start

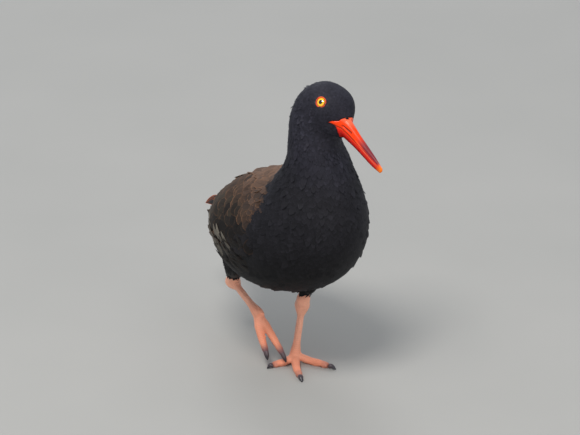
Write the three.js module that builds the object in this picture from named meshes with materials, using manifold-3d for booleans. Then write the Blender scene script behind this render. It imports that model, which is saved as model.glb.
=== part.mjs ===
// A life-size oystercatcher in mid stride: it stands on its left foot, and its right foot swings past
// with the toes hanging. Units are millimetres. The bird faces -Y, its left side is +X and up is +Z.
// The origin is on the ground, under the pad where the toes of the standing foot meet.
import * as THREE from "three";
import Module from "manifold-3d";
import { mergeVertices } from "three/addons/utils/BufferGeometryUtils.js";

const wasm = await Module();
wasm.setup();

// Driving dimensions
const GAP = 0.3; // clear space left between neighbouring pieces
const MIDLINE = -6; // left-right place of the body's middle plane: the body is carried over the standing foot
const NECK_AHEAD = 52; // the upright axis that the head turns on
const HEAD_PIVOT_UP = 258;
const HEAD_TURN = 14; // degrees to the bird's left
const HEAD_ROLL = 10; // degrees, right side raised
const BILL_LENGTH = 59; // from the feathers beside the culmen to the tip
const BILL_PITCH = 22; // degrees below level
const EYE_RADIUS = 4.25;
const EYE_FLATNESS = 0.64; // the eye's depth as a share of its width
const EYE_RING_RADIUS = 4.4;
const EYE_RING_TUBE = 0.42;
const TRUNK_TOP = 5.6; // station where the trunk ends and the neck starts
const NECK_TOP = 9.4; // station where the neck ends and the head starts
const PRESSED = 0.9; // what is lower than this under the standing foot is pressed flat on the ground

const degrees = THREE.MathUtils.degToRad;
const smooth = THREE.MathUtils.smoothstep;
const rounded = (value, power) => Math.sign(value) * Math.abs(value) ** power;
const at = (left, ahead, up) => new THREE.Vector3(left, -ahead, up);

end

*Direction*.
Each line of the material should be duplicated exactly, please.

*Complete response*.
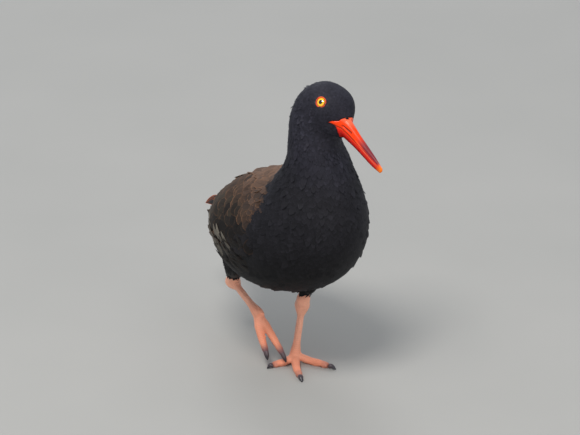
Write the three.js module that builds the object in this picture from named meshes with materials, using manifold-3d for booleans. Then write the Blender scene script behind this render. It imports that model, which is saved as model.glb.
=== part.mjs ===
// A life-size oystercatcher in mid stride: it stands on its left foot, and its right foot swings past
// with the toes hanging. Units are millimetres. The bird faces -Y, its left side is +X and up is +Z.
// The origin is on the ground, under the pad where the toes of the standing foot meet.
import * as THREE from "three";
import Module from "manifold-3d";
import { mergeVertices } from "three/addons/utils/BufferGeometryUtils.js";

const wasm = await Module();
wasm.setup();

// Driving dimensions
const GAP = 0.3; // clear space left between neighbouring pieces
const MIDLINE = -6; // left-right place of the body's middle plane: the body is carried over the standing foot
const NECK_AHEAD = 52; // the upright axis that the head turns on
const HEAD_PIVOT_UP = 258;
const HEAD_TURN = 14; // degrees to the bird's left
const HEAD_ROLL = 10; // degrees, right side raised
const BILL_LENGTH = 59; // from the feathers beside the culmen to the tip
const BILL_PITCH = 22; // degrees below level
const EYE_RADIUS = 4.25;
const EYE_FLATNESS = 0.64; // the eye's depth as a share of its width
const EYE_RING_RADIUS = 4.4;
const EYE_RING_TUBE = 0.42;
const TRUNK_TOP = 5.6; // station where the trunk ends and the neck starts
const NECK_TOP = 9.4; // station where the neck ends and the head starts
const PRESSED = 0.9; // what is lower than this under the standing foot is pressed flat on the ground

const degrees = THREE.MathUtils.degToRad;
const smooth = THREE.MathUtils.smoothstep;
const rounded = (value, power) => Math.sign(value) * Math.abs(value) ** power;
const at = (left, ahead, up) => new THREE.Vector3(left, -ahead, up);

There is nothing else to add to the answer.